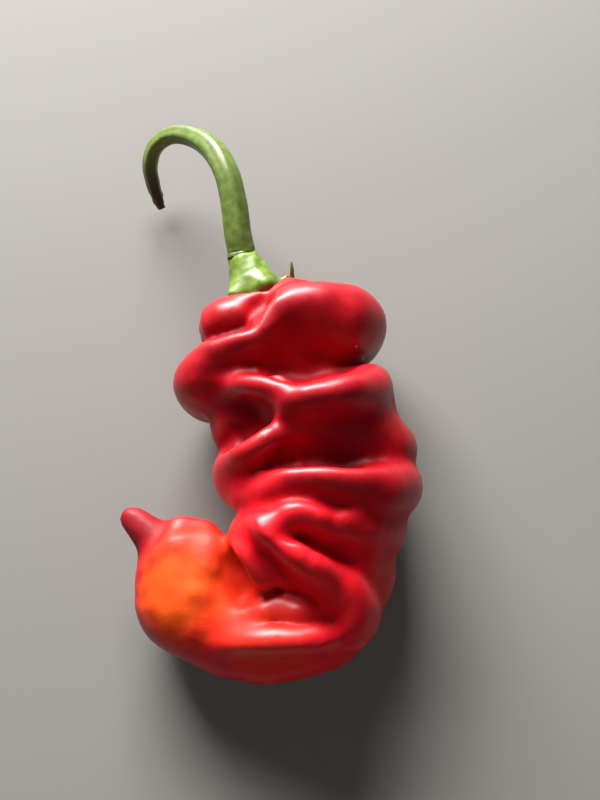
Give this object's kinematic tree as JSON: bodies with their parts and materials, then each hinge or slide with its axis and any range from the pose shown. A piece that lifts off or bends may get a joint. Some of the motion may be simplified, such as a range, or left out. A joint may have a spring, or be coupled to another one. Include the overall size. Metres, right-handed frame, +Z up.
{
  "type": "chilli pepper",
  "caption": "Wrinkled, hooked red chilli pepper with a light green calyx and a curved green stem, fresh produce that lies loose on a surface",
  "frame": {"origin": "on the surface that the pepper lies on, under the middle of its bounding box", "axes": "+Y from the curled tip of the fruit to the hook of the stem, -X the way the tip curls, +Z up"},
  "size_m": [0.0448, 0.0874, 0.0254],
  "materials": {
    "pod": "waxy, glossy red skin with deep folds, orange-red at the curled tip",
    "calyx": "smooth, slightly waxy light green",
    "stem": "satin green with soft ribs, dark brown and dry at the cut end"
  },
  "bodies": {
    "root": {"pod": "pod", "calyx": "calyx", "stem": "stem"}
  },
  "joints": []
}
· · ·
-- TASK BRIEF --
Make an exact copy of the data above.

-- SOLUTION BELOW --
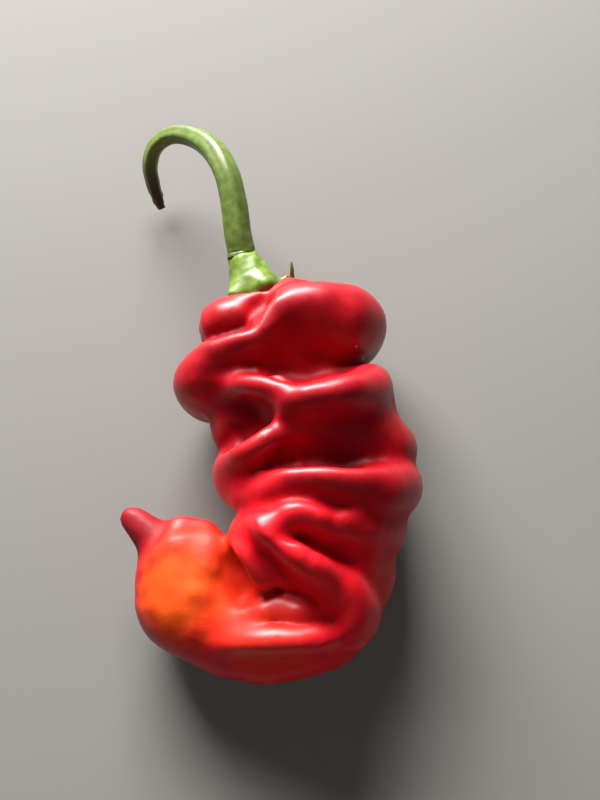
Give this object's kinematic tree as JSON: bodies with their parts and materials, then each hinge or slide with its axis and any range from the pose shown. A piece that lifts off or bends may get a joint. Some of the motion may be simplified, such as a range, or left out. A joint may have a spring, or be coupled to another one. Include the overall size. Metres, right-handed frame, +Z up.
{
  "type": "chilli pepper",
  "caption": "Wrinkled, hooked red chilli pepper with a light green calyx and a curved green stem, fresh produce that lies loose on a surface",
  "frame": {"origin": "on the surface that the pepper lies on, under the middle of its bounding box", "axes": "+Y from the curled tip of the fruit to the hook of the stem, -X the way the tip curls, +Z up"},
  "size_m": [0.0448, 0.0874, 0.0254],
  "materials": {
    "pod": "waxy, glossy red skin with deep folds, orange-red at the curled tip",
    "calyx": "smooth, slightly waxy light green",
    "stem": "satin green with soft ribs, dark brown and dry at the cut end"
  },
  "bodies": {
    "root": {"pod": "pod", "calyx": "calyx", "stem": "stem"}
  },
  "joints": []
}